- Genre: Drama Thriller
- Based on: In Broad Daylight by Harry N. MacLean
- Screenplay by: William Hanley
- Directed by: James Steven Sadwith
- Starring: Brian Dennehy Cloris Leachman Marcia Gay Harden Chris Cooper John Anderson Ken Jenkins
- Theme music composer: Patrick Williams
- Country of origin: United States
- Original language: English

Production
- Executive producers: John F. Roach Freyda Rothstein
- Producers: Michael Biber Jeffrey C. Hogue
- Production locations: Elgin, Texas Bastrop, Texas
- Cinematography: Robert Draper
- Editor: Scott Vickey
- Running time: 90 minutes
- Production company: Force Ten Productions

Original release
- Network: NBC
- Release: February 3, 1991

= In Broad Daylight (1991 film) =

1991 film by James Steven Sadwith

In Broad Daylight is a 1991 American made-for-television thriller drama film about the life of Ken McElroy, the town bully of Skidmore, Missouri who became known for his unsolved murder. McElroy was fictionalized as the character Len Rowan, portrayed by Brian Dennehy. The film is based on Harry N. MacLean's nonfiction book of the same name.

==Plot==
Based on the true events in Skidmore, Missouri in 1981, the film centers around the town dealing with violent bully Len Rowan (Brian Dennehy).

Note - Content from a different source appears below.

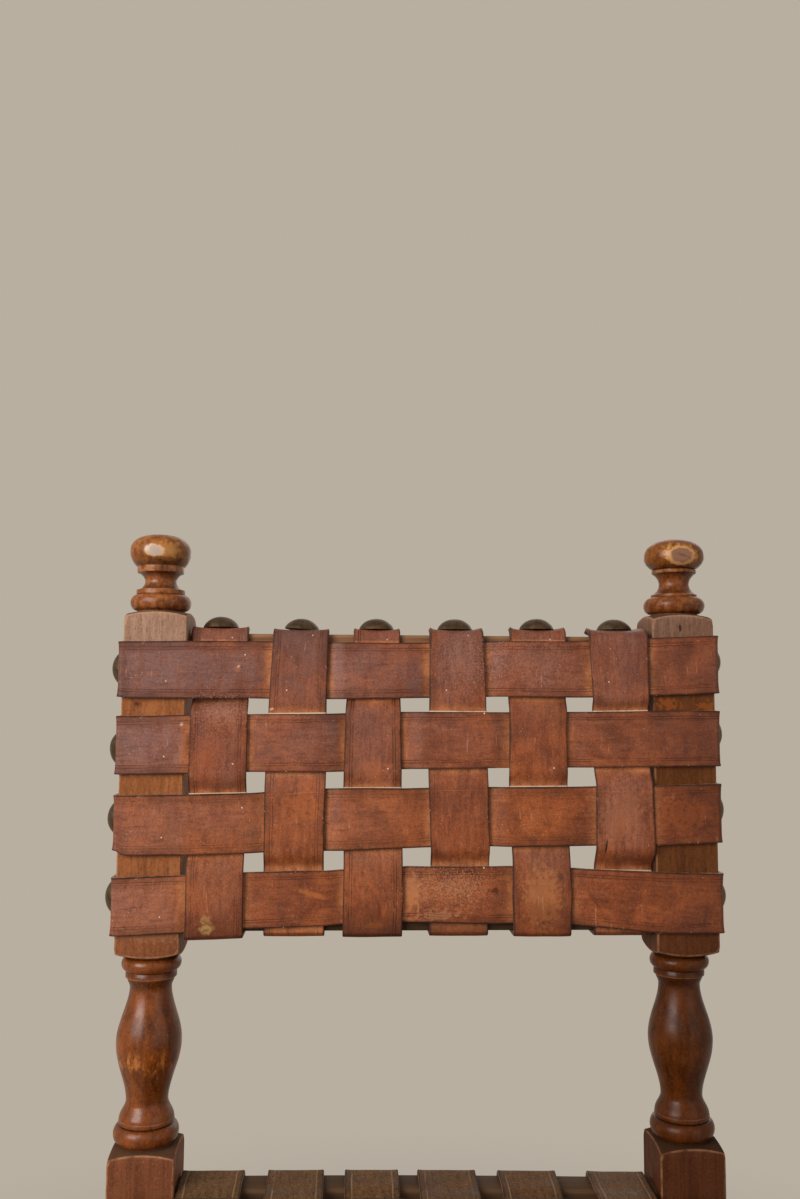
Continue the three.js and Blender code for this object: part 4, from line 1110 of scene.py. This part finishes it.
# A strap from its rows of (left edge, right edge, curl of the edges, look). A flat grid is laid onto
# the rows; a solidify and a bevel give it its thickness and its burnished rims.
def strapPiece(name, slot, node, rows, width, seed):
    steps = len(rows) - 1
    bm = bmesh.new()
    bmesh.ops.create_grid(bm, x_segments=steps, y_segments=weave["across"], size=0.5)
    layers = pointLayers(bm, "edge", "dive", "dustAndSheen", "tone", "lines", "crevice")
    strapMap = bm.loops.layers.uv.new("strap")
    middles = [(row[0] + row[1]) / 2 for row in rows]
    lengths = [0.0]
    for first, second in zip(middles, middles[1:]):
        lengths.append(lengths[-1] + (second - first).length)
    normals = []
    for index, row in enumerate(rows):
        tangent = middles[min(index + 1, steps)] - middles[max(index - 1, 0)]
        normals.append(tangent.cross(row[1] - row[0]).normalized())
    spots = {}
    for vert in bm.verts:
        index, share = round((vert.co.x + 0.5) * steps), vert.co.y + 0.5
        length, side = lengths[index], 2 * share - 1
        spots[vert] = (length, (share - 0.5) * width)
        left, right, curl, look = rows[index]
        drift = noise.noise(Vector((length * 22, side * 0.8, seed))) * weave["drift"]
        cockle = noise.noise(Vector((length * 45, share * 3, seed + 9))) * weave["cockle"]
        vert.co = left.lerp(right, share) + (right - left).normalized() * drift * abs(side)
        vert.co += normals[index] * (curl * abs(side) ** (6 if curl > 0 else 3) + cockle)
        vert[layers["edge"]] = (1 - abs(side)) * width / 2 / mm
        vert[layers["crevice"]] = mix(*look["crevice"], share)
        for key in ("dive", "dustAndSheen", "tone", "lines"):
            vert[layers[key]] = look[key]
    for face in bm.faces:
        for loop in face.loops:
            loop[strapMap].uv = spots[loop.vert]
    faceOutward(bm, middles, normals)
    thicken(addPiece(bm, name, slot, [node]))


def placesBetween(start, end, pitch):
    return [mix(start, end, share) for share in shares(max(2, math.ceil(abs(end - start) / pitch)))]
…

After a confrontation at a local grocery, Rowan begins stalking the owner Ruth Westerman (Cloris Leachman) and her husband Wes. The harassment culminates with Rowan's shooting Wes and claiming self defense, while standing trial. Through a series of legal maneuvers, Rowan prolongs his freedom for over a year, all the while continuing to harass anyone in the town whom he feels is a threat—including police. After he violates the orders of his appeal, the town decides to meet and figure out how to deal with him.

==Home media==

The film was released on VHS in Canada and the UK, and on laserdisc for Asian markets. It remains unreleased on DVD.